He went on to emphasize, "Six of our well-established directors have made highly individual films of real distinction: Michael Winterbottom's A Cock and Bull Story, Ken Loach's Palme d'Or winner The Wind That Shakes the Barley, Christopher Nolan's The Prestige, Stephen Frears's The Queen, Paul Greengrass's United 93 and Nicholas Hytner's The History Boys.
Two young directors made confident debuts, both offering a jaundiced view of contemporary Britain: Andrea Arnold's Red Road and Paul Andrew Williams's London to Brighton.
Most of the best Western European films came from France, with Michael Haneke's Caché, proving the most widely discussed art-house puzzle picture since Last Year at Marienbad.
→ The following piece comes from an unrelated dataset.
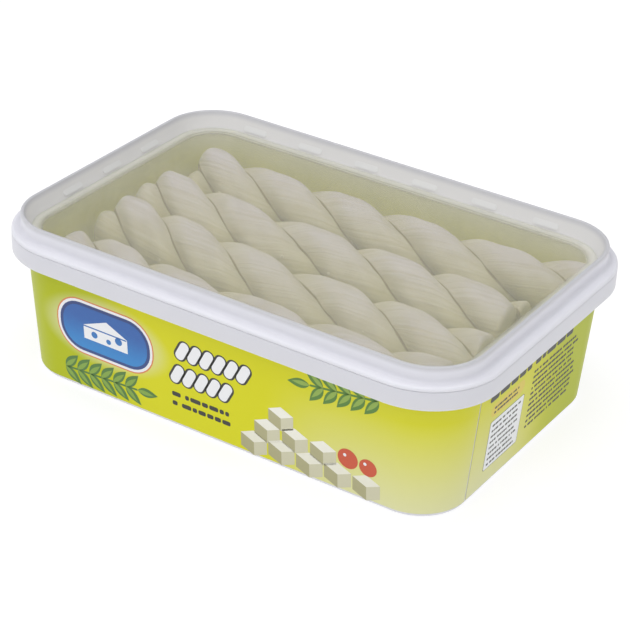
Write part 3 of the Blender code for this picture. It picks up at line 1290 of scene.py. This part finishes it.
@dataclass
class Artwork:
    """A plain generic design for the label: a badge, a heap of cheese, twigs, and blocks in place of words.

    Sizes and places are in millimetres, along the wall from its middle and up from the table.
    """

    label: Label
    badge_at: Flat = (-45.5, 26.5)
    badge_size: Flat = (38.0, 19.5)
    badge_round: float = 9.0
    heap: tuple = ((6.4, 15.0, 5), (13.4, 20.4, 3), (20.4, 25.9, 1))  # height, first cube, how many
    cube_edge: float = 6.2
    cube_pitch: float = 10.9
    tomatoes: tuple = ((51.6, 14.8, 3.8), (59.2, 14.2, 3.3))  # place, height, radius
    leaf_size: Flat = (8.6, 3.6)
    leaf_pitch: float = 5.2
    leaf_spread: float = 44.0
    stroke_rows: tuple = ((32.0, -13.0, 6), (22.0, -15.5, 5))  # height, first stroke, how many
    stroke_size: Flat = (8.0, 3.5)
    stroke_pitch: float = 4.9
    stroke_tilt: float = 62.0

    def print_shape(self, ink: str, wall: Wall, outline: list[Flat], layer: int) -> None:
        """Print one shape whose outline is in millimetres."""
        self.label.ink(ink, wall, [(along * MM, z * MM) for along, z in outline], layer)

    def badge(self, wall: Wall) -> None:
        """Print the blue badge with its white and orange borders and a wedge of cheese on it.

        Args:
            wall: The wall that it is printed on.
        """
        along, z = self.badge_at
        width, height = self.badge_size
        for layer, (ink, grow) in enumerate((("orange", 1.5), ("white", 1.0), ("navy", 0.0), ("blue", -1.2))):
            size = (width + 2 * grow, height + 2 * grow)
            outline = rounded_box(along, z, *size, self.badge_round + grow, steps=8)
            self.print_shape(ink, wall, outline, layer)
        wedge = [(-9.0, -4.2), (9.5, -4.2), (9.5, 1.2), (1.0, 5.4), (-9.0, 1.2)]
        self.print_shape("white", wall, [(along + x, z + y) for x, y in wedge], 4)
        for x, y, r in ((-4.5, -1.6, 1.3), (1.5, -2.3, 1.0), (5.8, -0.6, 1.5)):
            self.print_shape("blue", wall, disc(along + x, z + y, r), 5)
        self.print_shape("blue", wall, rounded_box(along, z + 0.9, 18.5, 0.5, 0.2), 5)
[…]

The award of 18 certificates by the BBFC to Shortbus and Destricted has brought close the abolition of censorship, but not of classification, and Ang Lee's Brokeback Mountain was a real step forward for the representation of homosexuals in mainstream cinema, though Gore Vidal claims that there's a gay subtext to every western.
However, the year's most extraordinary event, or conjunction, was the almost simultaneous release of Tommy Lee Jones's directorial debut The Three Burials of Melquiades Estrada and Al Gore's documentary An Inconvenient Truth.